■ **EXERCISE TASK**: Go over the listing below line by line and tally those containing "rigid". Give only the tally.

******

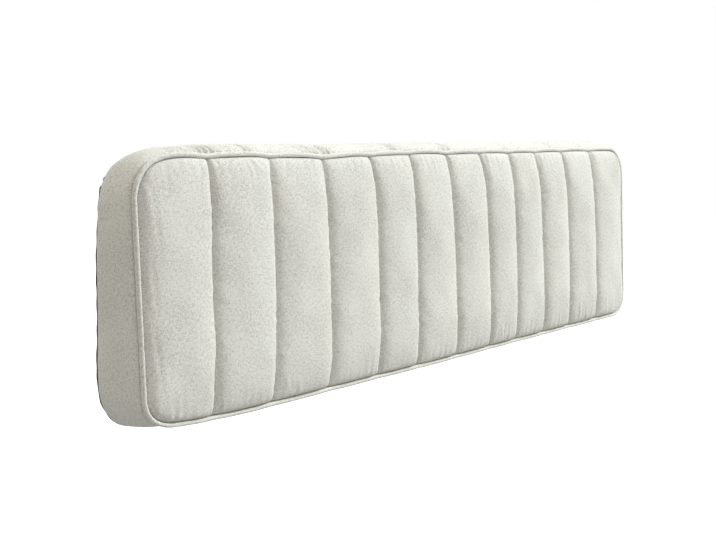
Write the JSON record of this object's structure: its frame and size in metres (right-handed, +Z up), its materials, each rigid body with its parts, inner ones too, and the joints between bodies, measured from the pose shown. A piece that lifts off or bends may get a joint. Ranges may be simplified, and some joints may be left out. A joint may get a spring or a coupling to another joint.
{
  "type": "headboard",
  "caption": "Wide wall-hung upholstered headboard with a welted front of vertical sewn channels, a padded boxing band and interlocking hanging rails.",
  "frame": {"origin": "middle of the line of wall screws, on the wall's face", "axes": "+X along the headboard, +Z up, the upholstered front faces -Y and the wall is on the +Y side"},
  "size_m": [1.8102, 0.152, 0.485],
  "materials": {
    "upholstery_cloth": "heathered grey-beige chenille weave, matt with a soft sheen",
    "fibre_filling": "white polyester fibre filling",
    "foam": "cream polyurethane foam, open cells",
    "cotton_cord": "twisted cotton piping cord",
    "dust_cover_cloth": "thin dark non-woven cambric",
    "plywood": "raw birch plywood",
    "pine": "raw planed pine",
    "zinc_screws": "zinc plated steel",
    "rail_aluminium": "mill finish extrusion with fine lengthwise lines",
    "bumper_rubber": "matt moulded rubber"
  },
  "bodies": {
    "wall_side": {"wall_rail": "rail_aluminium"},
    "headboard": {"channel_cover_01": "upholstery_cloth", "channel_cover_02": "upholstery_cloth", "channel_cover_03": "upholstery_cloth", "channel_cover_04": "upholstery_cloth", "channel_cover_05": "upholstery_cloth", "channel_cover_06": "upholstery_cloth", "channel_cover_07": "upholstery_cloth", "channel_cover_08": "upholstery_cloth", "channel_cover_09": "upholstery_cloth", "channel_cover_10": "upholstery_cloth", "channel_cover_11": "upholstery_cloth", "channel_cover_12": "upholstery_cloth", "boxing": "upholstery_cloth", "welt_sleeve": "upholstery_cloth", "channel_pad_01": "fibre_filling", "channel_pad_02": "fibre_filling", "channel_pad_03": "fibre_filling", "channel_pad_04": "fibre_filling", "channel_pad_05": "fibre_filling", "channel_pad_06": "fibre_filling", "channel_pad_07": "fibre_filling", "channel_pad_08": "fibre_filling", "channel_pad_09": "fibre_filling", "channel_pad_10": "fibre_filling", "channel_pad_11": "fibre_filling", "channel_pad_12": "fibre_filling", "foam_core": "foam", "edge_padding": "foam", "welt_cord": "cotton_cord", "dust_cover": "dust_cover_cloth", "face_panel": "plywood", "top_rail": "pine", "bottom_rail": "pine", "left_stile": "pine", "right_stile": "pine", "hanging_rail": "pine", "middle_stile_1": "pine", "middle_stile_2": "pine", "middle_stile_3": "pine", "corner_block_top_left": "pine", "corner_block_top_right": "pine", "corner_block_bottom_left": "pine", "corner_block_bottom_right": "pine", "board_rail_screws": "zinc_screws", "frame_screws": "zinc_screws", "hanging_rail_screws": "zinc_screws", "panel_screws": "zinc_screws", "bumper_screws": "zinc_screws", "board_rail": "rail_aluminium", "bumpers": "bumper_rubber"}
  },
  "joints": [
    {"name": "lift_off", "type": "slide", "parent": "wall_side", "child": "headboard", "axis": [0, 0, 1], "range_m": [0, 0.018]}
  ]
}
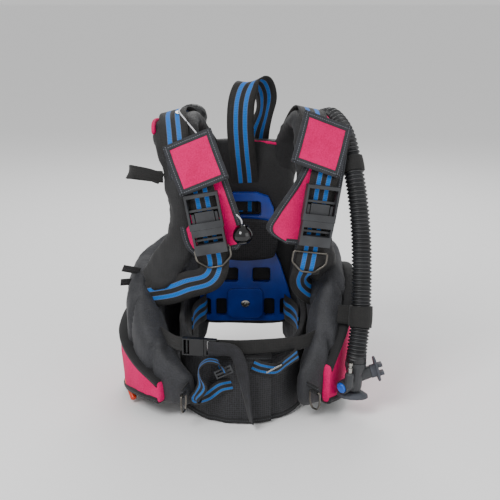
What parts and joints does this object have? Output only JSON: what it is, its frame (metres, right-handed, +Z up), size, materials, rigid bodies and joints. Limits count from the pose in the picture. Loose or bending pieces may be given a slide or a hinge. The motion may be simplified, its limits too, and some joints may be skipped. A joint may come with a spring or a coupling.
{
  "type": "buoyancy compensator vest",
  "caption": "Jacket-style scuba buoyancy compensator with padded air cells, moulded backplate, buckled shoulder straps, mesh cummerbund, corrugated inflator hose and tank band.",
  "frame": {"origin": "Middle of the base of the bounding box of every piece but the inflator hose; the base is the floor that the empty vest stands on.", "axes": "+Z is up. The wearer faces -Y, so the front with the buckles is -Y and the tank side is +Y. +X is the wearer's left, the side of the inflator."},
  "size_m": [0.483, 0.5126, 0.5882],
  "materials": {
    "shell": "coated nylon, matt",
    "pink": "coated nylon, satin",
    "mesh": "open spacer mesh",
    "webbing": "ribbed woven webbing with two blue stripes",
    "binding": "plain woven tape",
    "plate": "moulded, satin gloss",
    "black_plastic": "moulded, fine texture",
    "grey_plastic": "moulded, fine texture",
    "grey_rubber": "moulded, matt",
    "hose_rubber": "corrugated, matt",
    "blue_button": "moulded, gloss",
    "steel": "stainless",
    "orange": "moulded, gloss",
    "cord": "braided cord"
  },
  "bodies": {
    "vest": {"backpack_plate": "plate", "plate_screw": "steel", "back_pad": "mesh", "tank_band": "webbing", "cam_buckle_frame": "black_plastic", "cam_buckle_pin": "steel", "tank_loop": "webbing", "back_cell": "shell", "right_buckle_socket": "grey_plastic", "left_buckle_socket": "grey_plastic", "inflator_hose": "hose_rubber", "hose_elbow": "black_plastic", "dump_valve_body": "black_plastic", "dump_valve_cap": "black_plastic", "dump_cord": "cord", "dump_grommet": "steel", "right_wing": "shell", "left_wing": "shell", "right_shoulder": "shell", "right_lower_webbing": "webbing", "right_lapel": "pink", "right_lapel_flap": "pink", "right_shoulder_webbing": "webbing", "left_shoulder": "shell", "left_lower_webbing": "webbing", "left_lapel": "pink", "left_lapel_flap": "pink", "left_shoulder_webbing": "webbing", "right_pocket": "pink", "left_pocket": "pink", "right_cummerbund": "mesh", "left_cummerbund": "mesh", "belt_socket": "black_plastic", "right_waist_belt": "webbing", "left_waist_belt": "webbing", "right_adjuster": "webbing", "tri_glide": "steel", "left_adjuster": "webbing", "inflator_body": "grey_plastic", "inflate_spring": "steel", "hose_nipple": "steel", "mouthpiece": "grey_rubber", "hose_keeper": "binding", "hose_band": "binding", "whistle": "orange", "ladder_lock": "grey_plastic"},
    "right_plug": {"right_buckle_plug": "grey_plastic"},
    "left_plug": {"left_buckle_plug": "grey_plastic"},
    "right_ring": {"right_shoulder_ring": "steel"},
    "left_ring": {"left_shoulder_ring": "steel"},
    "right_low_ring": {"right_lower_ring": "steel"},
    "left_low_ring": {"left_lower_ring": "steel"},
    "belt_clasp": {"belt_plug": "black_plastic", "belt_tail": "binding"},
    "cam_lever": {"cam_buckle_lever": "black_plastic"},
    "inflate": {"inflate_button": "blue_button"},
    "deflate": {"deflate_button": "grey_rubber"},
    "knob": {"dump_knob": "black_plastic"},
    "poppet": {"dump_poppet": "grey_rubber"}
  },
  "joints": [
    {"name": "right_buckle_release", "type": "slide", "parent": "vest", "child": "right_plug", "axis": [0.1818, -0.0127, -0.9833], "range_m": [0, 0.034], "deforming": ["right_lower_webbing"]},
    {"name": "right_shoulder_ring_swing", "type": "hinge", "parent": "right_plug", "child": "right_ring", "pos_m": [-0.0658, -0.14806, 0.30339], "axis": [0.9809, -0.0686, 0.1822], "range_deg": [-50, 0]},
    {"name": "right_lower_ring_swing", "type": "hinge", "parent": "vest", "child": "right_low_ring", "pos_m": [-0.11369, -0.24196, 0.06562], "axis": [0.2588, 0.9659, 0], "range_deg": [-10, 45]},
    {"name": "left_buckle_release", "type": "slide", "parent": "vest", "child": "left_plug", "axis": [-0.153, -0.0325, -0.9877], "range_m": [0, 0.034], "deforming": ["left_lower_webbing"]},
    {"name": "left_shoulder_ring_swing", "type": "hinge", "parent": "left_plug", "child": "left_ring", "pos_m": [0.10835, -0.14783, 0.29446], "axis": [0.9661, 0.2054, -0.1564], "range_deg": [-50, 0]},
    {"name": "left_lower_ring_swing", "type": "hinge", "parent": "vest", "child": "left_low_ring", "pos_m": [0.11431, -0.23096, 0.06562], "axis": [-0.6157, 0.788, 0], "range_deg": [-45, 10]},
    {"name": "belt_buckle_release", "type": "slide", "parent": "vest", "child": "belt_clasp", "axis": [0.9848, -0.1736, 0], "range_m": [0, 0.022], "deforming": ["left_waist_belt"]},
    {"name": "cam_lever_hinge", "type": "hinge", "parent": "vest", "child": "cam_lever", "pos_m": [-0.03269, 0.25134, 0.21162], "axis": [0, 0, 1], "range_deg": [0, 110]},
    {"name": "inflate_press", "type": "slide", "parent": "vest", "child": "inflate", "axis": [0.7562, 0.6322, 0.1684], "range_m": [0, 0.003], "stiffness_N_per_m": 1200, "deforming": ["inflate_spring"]},
    {"name": "deflate_press", "type": "slide", "parent": "vest", "child": "deflate", "axis": [0.0698, 0, 0.9976], "range_m": [0, 0.003], "stiffness_N_per_m": 800},
    {"name": "knob_pull", "type": "slide", "parent": "vest", "child": "knob", "axis": [0.1001, -0.3505, -0.9312], "range_m": [0, 0.014], "stiffness_N_per_m": 900, "deforming": ["dump_cord"]},
    {"name": "poppet_lift", "type": "slide", "parent": "vest", "child": "poppet", "axis": [-0.0499, 0.799, 0.5993], "range_m": [0, 0.0049]}
  ],
  "couplings": [
    {"joint": "poppet_lift", "follows": "knob_pull", "ratio": 0.35}
  ]
}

******

■ **TASK ANSWER**: 2